> _Prompt_
In the material below, find every line with "follow" and pull it out.

> _Supplied material_
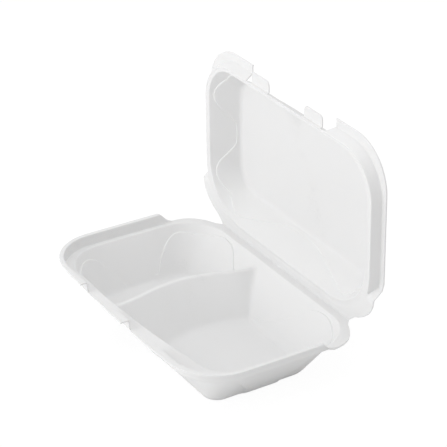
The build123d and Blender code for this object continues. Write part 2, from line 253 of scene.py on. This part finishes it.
class Weave:
    """The columns that one half of the sheet is woven from, and where each of them meets an outline."""

    def __init__(self, low_marks=(), high_marks=()):
        self.low_shares = self.shares(low_marks)
        self.high_shares = self.shares(high_marks)

    @staticmethod
    def shares(marks):
        """Shares of a corner's turn, evenly spread, with each marked share among them."""
        even = np.linspace(0, 1, CORNER_COLUMNS + 1)
        for mark in marks:
            even[1 + np.argmin(np.abs(even[1:-1] - mark))] = mark
        return even

    def plan(self, outline, low_marks=None, high_marks=None):
        """The outline's points in plan, one to a column, from the low edge's left end round by the right."""
        o = outline
        ends = {}
        for side in (-1, 1):
            x = side * (o.half - o.r_low)
            y, slope = o.low_edge(x)
            ends[side] = (x, y + o.r_low * sqrt(1 + slope * slope)), atan(slope)
        (left, left_turn), (right, right_turn) = ends[-1], ends[1]
        low_x = self.spread(left[0] + o.r_low * sin(left_turn), right[0] + o.r_low * sin(right_turn),
                            low_marks)
        flat = o.half - o.r_high
        high_x = self.spread(flat, -flat, high_marks)
        side_y = np.linspace(0, 1, SIDE_COLUMNS + 1)
        parts = [
            np.stack([low_x, o.low_edge(low_x)[0]], 1),
            self.corner(right, o.r_low, right_turn - pi / 2, 0, self.low_shares),
            np.stack([side_y * 0 + o.half, right[1] + (o.high - o.r_high - right[1]) * side_y], 1),
            self.corner((flat, o.high - o.r_high), o.r_high, 0, pi / 2, self.high_shares),
            np.stack([high_x, high_x * 0 + o.high], 1),
            self.corner((-flat, o.high - o.r_high), o.r_high, pi / 2, pi, 1 - self.high_shares[::-1]),
            np.stack([side_y * 0 - o.half, left[1] + (o.high - o.r_high - left[1]) * (1 - side_y)], 1),
            self.corner(left, o.r_low, pi, 3 * pi / 2 + left_turn, 1 - self.low_shares[::-1]),
        ]
        return np.concatenate([part[:-1] for part in parts])

    def ring(self, outline, z, low_marks=None, high_marks=None):
        """The outline's points at one height, or at a height for each column."""
        plan = self.plan(outline, low_marks, high_marks)
        return np.column_stack([plan, np.broadcast_to(z, len(plan))])

    @staticmethod
    def spread(first, last, marks):
        """Places along a long edge, with {column: place} marks kept."""
        marks = marks or {}
        columns = [0, *marks, LONG_COLUMNS]
        return np.interp(np.arange(LONG_COLUMNS + 1), columns, [first, *marks.values(), last])

    @staticmethod
    def corner(centre, radius, start, end, shares):
        """Points at shares of an arc, from one angle to another."""
        angles = start + (end - start) * shares
        return np.stack([centre[0] + radius * np.cos(angles), centre[1] + radius * np.sin(angles)], 1)


def mirrored(marks):
    """The marks of half a long edge, with those of its other half."""
    return {**marks, **{LONG_COLUMNS - column: -place for column, place in reversed(marks.items())}}


def both(span):
    """A span of columns of a long edge, and its mirror image."""
    return [span, (LONG_COLUMNS - span[1], LONG_COLUMNS - span[0])]


# Columns of the base's front edge outside the rim: both openings in the collar start and end on one
GAPS = both((14, 34))
GAP_MARKS = mirrored({14: -GAP_OUTER, 34: -TONGUE_HALF})

# Columns of the lid's front edge: the notch, the tabs and the rounding of their corners, and the length of
# flat edge beyond the notch that an outline needs to keep them in their places
NOTCH = (12, LONG_COLUMNS - 12)
TABS = both((17, 33))
LID_MARKS = mirrored({NOTCH[0]: NOTCH_OUTER, 17: TAB_OUTER, 22: TAB_OUTER - TAB_ROUND,
                      28: TAB_INNER + TAB_ROUND, 33: TAB_INNER})
NOTCH_MARGIN = 18.0

# Columns inside the base's rim that follow the divider, with their distances from its middle line in front,
# and where the front edge is taken to meet that line
DIVIDER_MARKS = {24: -4.0, 38: 4.0, 62: 34.0}
DIVIDER_FRONT_X = -25


def divider_marks(y, at_back):
    """Places of the divider's columns on a long edge at y; at the back, columns are counted leftwards."""
    middle = float(smooth_line(DIVIDER_LINE, y))
    if at_back:
        return {LONG_COLUMNS - column: middle + off for column, off in reversed(DIVIDER_MARKS.items())}
    return {column: middle + off for column, off in DIVIDER_MARKS.items()}


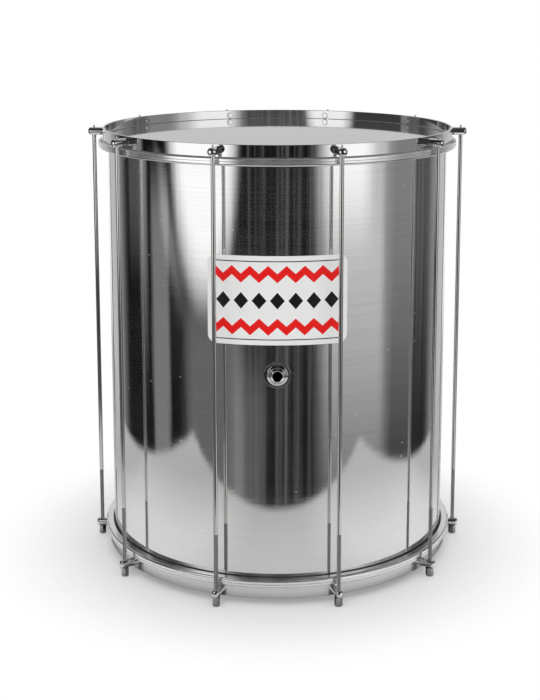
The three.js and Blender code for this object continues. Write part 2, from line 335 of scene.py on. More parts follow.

> _Exercise solution_
# Columns inside the base's rim that follow the divider, with their distances from its middle line in front,
The three.js and Blender code for this object continues. Write part 2, from line 335 of scene.py on. More parts follow.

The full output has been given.